U.S. stock futures were indicating a lower open on Friday following a slide in the previous session on U.S. rate hike expectations, though the rate outlook briefly drove the dollar to its highest in 20 years.
Asian stocks fell on worries about the hit to growth from China’s zero-COVID policy.
The U.S. currency was finding favour after the Federal Reserve raised rates by 50 basis points this week. The market is pricing in a more than 90% chance of a 75 bps hike in June, according to Refinitiv data.
U.S. payrolls data due later on Friday will help traders gauge the strength of the U.S. economy. Economists polled by Reuters predicted the data would show the United States created 391,000 new jobs in April, versus 431,000 a month earlier.
“The trend is still for a strong and very tight labour market, which is feeding into wage increases and is an issue for inflation longer term,” said Gergely Majoros, a member of the investment committee at asset manager Carmignac. This made it hard for the Fed to keep prices stable, he added.
“Job creation is still too hot for the Fed to achieve its mandate.”
U.S. stock index futures dropped 0.29% after the Dow Jones Industrial Average and the S&P 500 both slid more than 3% overnight, and the Nasdaq Composite shed 4.99% in its biggest single-day plunge since June 2020.
European stocks fell 1.14% to their lowest since mid-March and were heading towards their worst week in two months.

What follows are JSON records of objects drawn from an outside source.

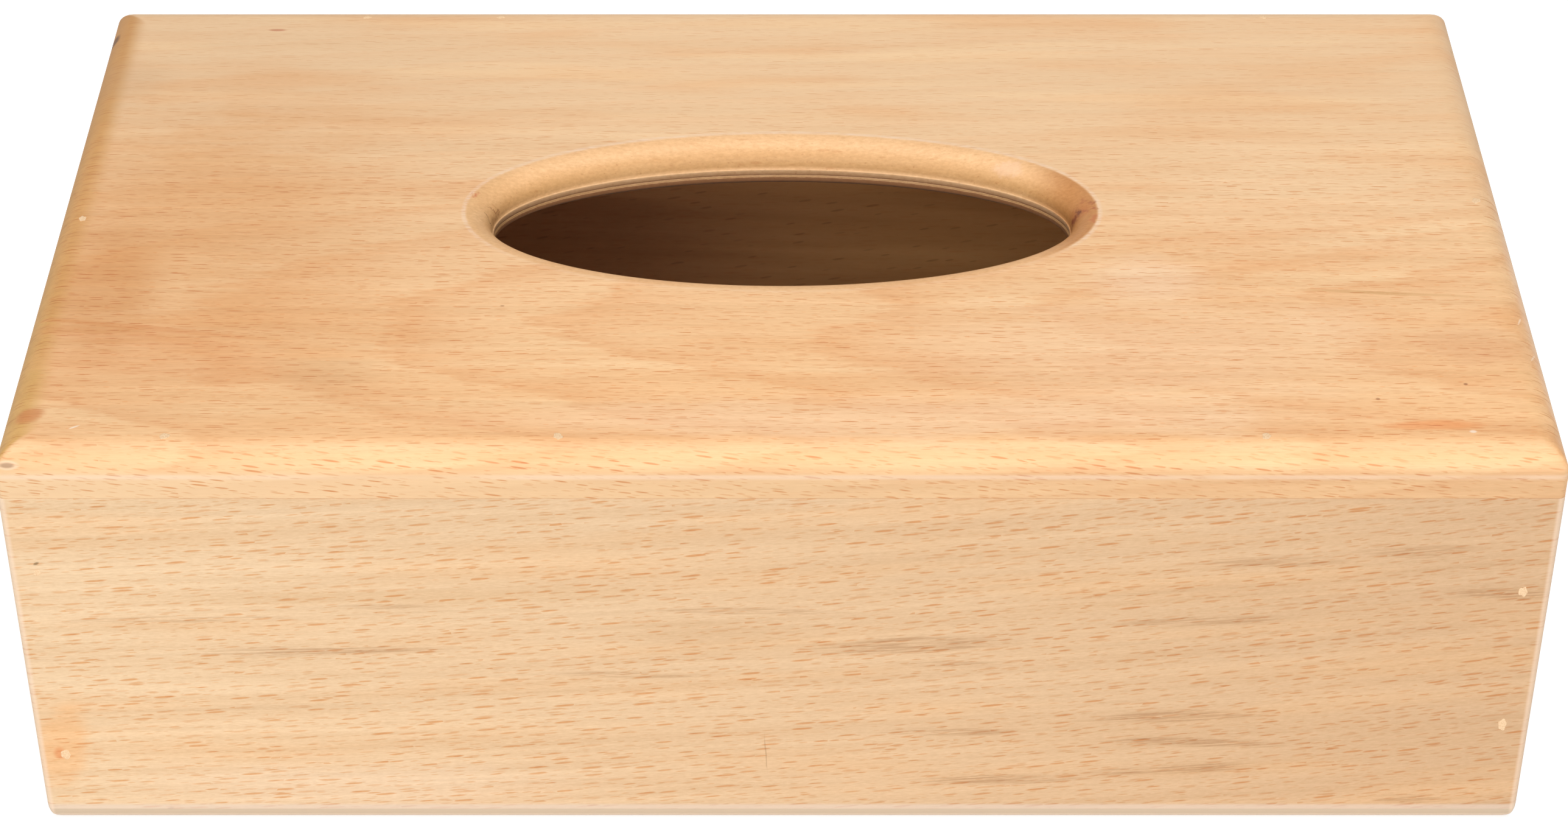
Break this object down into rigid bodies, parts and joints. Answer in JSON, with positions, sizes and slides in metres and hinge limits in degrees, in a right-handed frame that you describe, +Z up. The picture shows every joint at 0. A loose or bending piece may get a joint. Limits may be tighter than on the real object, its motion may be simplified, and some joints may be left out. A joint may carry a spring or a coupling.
{
  "type": "tissue box cover",
  "caption": "Bottomless beech box with routed edges and an oval opening in its top, which drops over a flat carton of tissues.",
  "frame": {"origin": "middle of the cover's footprint, on the surface that it stands on", "axes": "+X along the length to the right, +Y from the front board to the back board, +Z up"},
  "size_m": [0.26, 0.144, 0.082],
  "materials": {
    "beech_top": "satin",
    "beech_front": "satin",
    "beech_back": "satin",
    "beech_end": "satin",
    "brad_steel": "bright drawn wire",
    "wood_filler": "matte"
  },
  "bodies": {
    "root": {"top_board": "beech_top", "front_board": "beech_front", "back_board": "beech_back", "left_end_board": "beech_end", "right_end_board": "beech_end", "front_left_brads": "brad_steel", "front_right_brads": "brad_steel", "back_left_brads": "brad_steel", "back_right_brads": "brad_steel", "top_front_brads": "brad_steel", "top_back_brads": "brad_steel", "top_left_brad": "brad_steel", "top_right_brad": "brad_steel", "front_left_fillers": "wood_filler", "front_right_fillers": "wood_filler", "back_left_fillers": "wood_filler", "back_right_fillers": "wood_filler", "top_front_fillers": "wood_filler", "top_back_fillers": "wood_filler", "top_left_filler": "wood_filler", "top_right_filler": "wood_filler"}
  },
  "joints": []
}
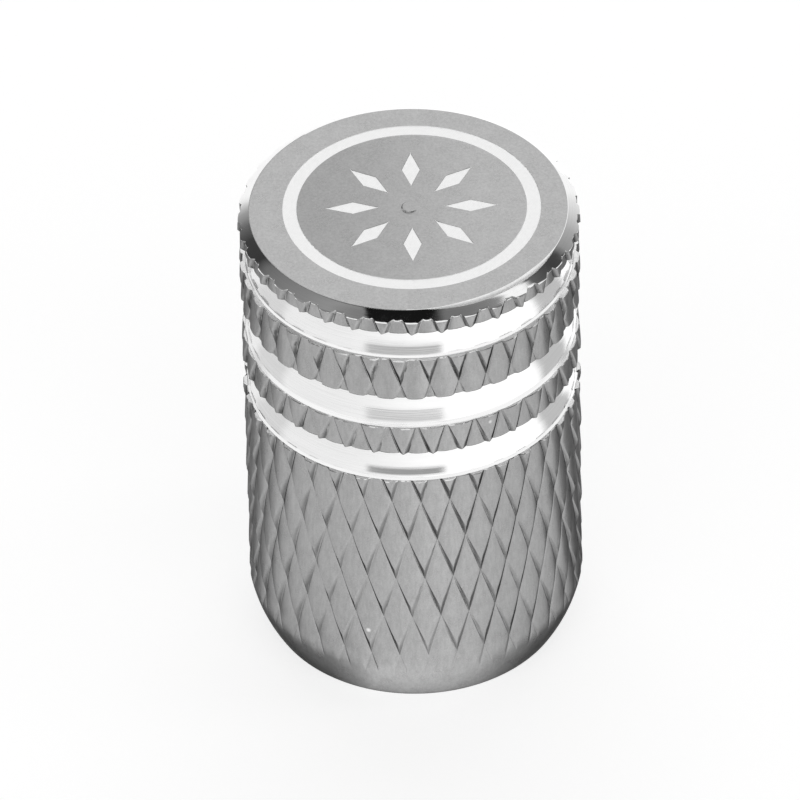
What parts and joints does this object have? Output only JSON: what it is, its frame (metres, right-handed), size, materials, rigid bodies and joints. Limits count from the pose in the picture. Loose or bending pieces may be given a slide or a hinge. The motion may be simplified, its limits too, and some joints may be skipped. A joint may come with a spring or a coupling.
{
  "type": "tyre valve cap",
  "caption": "Knurled metal screw cap with polished turned rings and a rubber sealing washer inside, which closes the mouth of a tyre valve.",
  "frame": {"origin": "centre of the open rim, on the surface that the cap stands on", "axes": "+Z along the cap's axis, from the open rim to the closed, marked face; -Y is the picture's front"},
  "size_m": [0.0104, 0.0104, 0.0157],
  "materials": {
    "aluminium": "satin grey, anodised, with polished rings and chamfer cut through to bright metal",
    "rubber": "matt black moulded rubber"
  },
  "bodies": {
    "root": {"cap_body": "aluminium", "seal_washer": "rubber"}
  },
  "joints": []
}
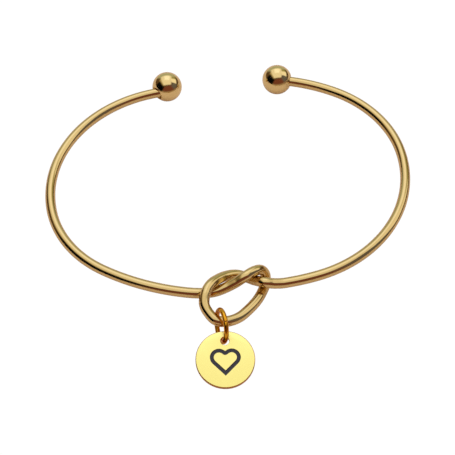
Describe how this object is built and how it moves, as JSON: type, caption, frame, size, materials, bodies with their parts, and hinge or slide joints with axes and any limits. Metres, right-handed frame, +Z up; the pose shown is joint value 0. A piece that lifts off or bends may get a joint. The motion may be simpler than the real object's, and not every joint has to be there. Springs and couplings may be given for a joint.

Britain’s FTSE dropped 0.73%.
MSCI’s world equity index fell 0.35%, approaching its lowest since Feb 2021.
The dollar hit a 20-year high of 104.06 against an index of currencies before trimming gains.
It rose 0.17% to 130.34 yen, also close to its highest in 20 years.

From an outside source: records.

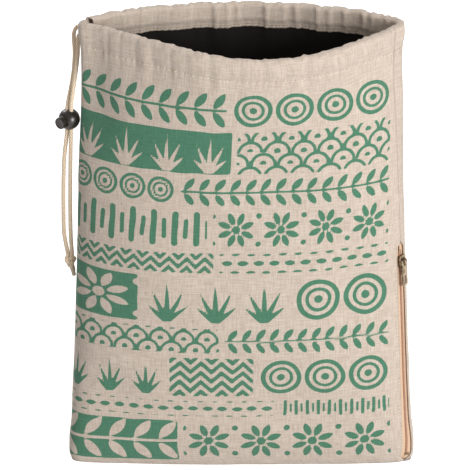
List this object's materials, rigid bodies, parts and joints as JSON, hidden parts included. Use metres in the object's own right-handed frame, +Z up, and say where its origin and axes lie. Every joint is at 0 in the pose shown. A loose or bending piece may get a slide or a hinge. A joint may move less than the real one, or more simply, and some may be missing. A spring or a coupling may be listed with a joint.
{
  "type": "drawstring produce bag",
  "caption": "Lined cloth bag for keeping vegetables, with a drawcord and ball cord lock at the mouth and a zip low in one side seam to let them out.",
  "frame": {"origin": "centre of the bag's bounding box on the surface it stands on, without the free cord ends", "axes": "+Z up to the mouth, the printed front faces -Y, +X towards the side seam with the zip"},
  "size_m": [0.288, 0.1085, 0.384],
  "materials": {
    "canvas": "plain-woven cream cotton canvas, matte",
    "lining": "black woven lining, matte",
    "zip_tape": "tan woven zip tape, matte",
    "zip_coil": "dull reddish-brown coil",
    "zip_brass": "aged brass, worn satin",
    "cord": "tan braided cotton cord, matte",
    "lock_plastic": "black plastic, satin"
  },
  "bodies": {
    "bag": {"front_panel": "canvas", "back_panel": "canvas", "lining": "lining", "zip_coil_front": "zip_coil", "zip_coil_back": "zip_coil", "zip_tape_front": "zip_tape", "zip_tape_back": "zip_tape", "zip_stop_bottom": "zip_brass", "zip_slider": "zip_brass", "drawcord": "cord", "drawcord_front_end": "cord", "drawcord_back_end": "cord", "cord_lock_body": "lock_plastic", "cord_knot": "cord"},
    "puller": {"zip_puller": "zip_brass"},
    "plunger": {"cord_lock_plunger": "lock_plastic"}
  },
  "joints": [
    {"name": "zip_puller_swing", "type": "hinge", "parent": "bag", "child": "puller", "pos_m": [0.13045, -0.01177, 0.18118], "axis": [-0.5815, -0.8133, -0.0189], "range_deg": [0, 170]},
    {"name": "cord_lock_press", "type": "slide", "parent": "bag", "child": "plunger", "axis": [0.6428, 0.766, 0], "range_m": [0, 0.0026], "stiffness_N_per_m": 300, "springref_m": -0.004}
  ]
}
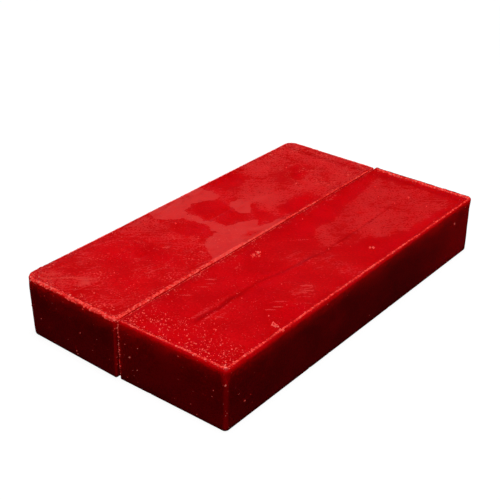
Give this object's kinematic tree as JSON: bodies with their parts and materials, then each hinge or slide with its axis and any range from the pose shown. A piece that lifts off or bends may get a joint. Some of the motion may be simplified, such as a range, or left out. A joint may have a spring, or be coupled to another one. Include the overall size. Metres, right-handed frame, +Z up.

The euro rose 0.45% to $1.0584, however.
The European Central Bank should raise its deposit rate back into positive territory this year, French central bank chief Francois Villeroy de Galhau said on Friday, comments that point to his support for at least three rate hikes in 2022.
Sterling fell to its lowest against the dollar in nearly two years after dropping 2.2% on Thursday.
The Bank of England raised rates by 25 basis points on Thursday as expected, but two policy makers expressed caution about rushing into future rate hikes.
Bond yields are also rising on expectations of a fast pace of rate hikes. The yield on U.S. 10-year notes was last 3.0828% after crossing 3.1% overnight for the first time since November 2018.
Germany’s 10-year government bond yield rose to 1.082%, its highest since 2014.
“We see the Ukraine war reducing global growth and increasing inflation, mostly via higher energy costs,” BlackRock analysts said.
MSCI’s broadest index of Asia-Pacific shares outside Japan shed 2.69% and hit its lowest level since March 16, the day when Chinese vice premier Liu He boosted shares by pledging to support markets and the economy.
The benchmark is down 4% from last Friday’s close, which would be its worst week since mid-March. Japan’s Nikkei bucked the trend, rising 0.69% on its return from a three-day holiday.
Chinese blue chips lost 2.53%, the Hong Kong benchmark fell 3.89% and China’s yuan tumbled to an 18-month low in both onshore and offshore markets.
China will fight any comments and actions that distort, doubt or deny the country’s COVID-19 response policy, state television reported on Thursday, after a meeting of the country’s highest decision-making body.
Investors said that appeared to rule out any easing in the zero-COVID policy, which is slowing Chinese economic growth and snarling global supply chains.
“The silver lining is the expectation that new Chinese fiscal measures could come out over the weekend,” said Dickie Wong, director of research at Hong Kong brokerage Kingston Securities.
Oil prices climbed for a third straight session, shrugging off concerns about global economic growth as impending European Union sanctions on Russian oil raised the prospect of tighter supply.
Brent futures jumped 2.16% to $113.25 a barrel. U.S. crude climbed 2% to $110.41 a barrel.
Gold gained 0.36% to $1883.63 an ounce.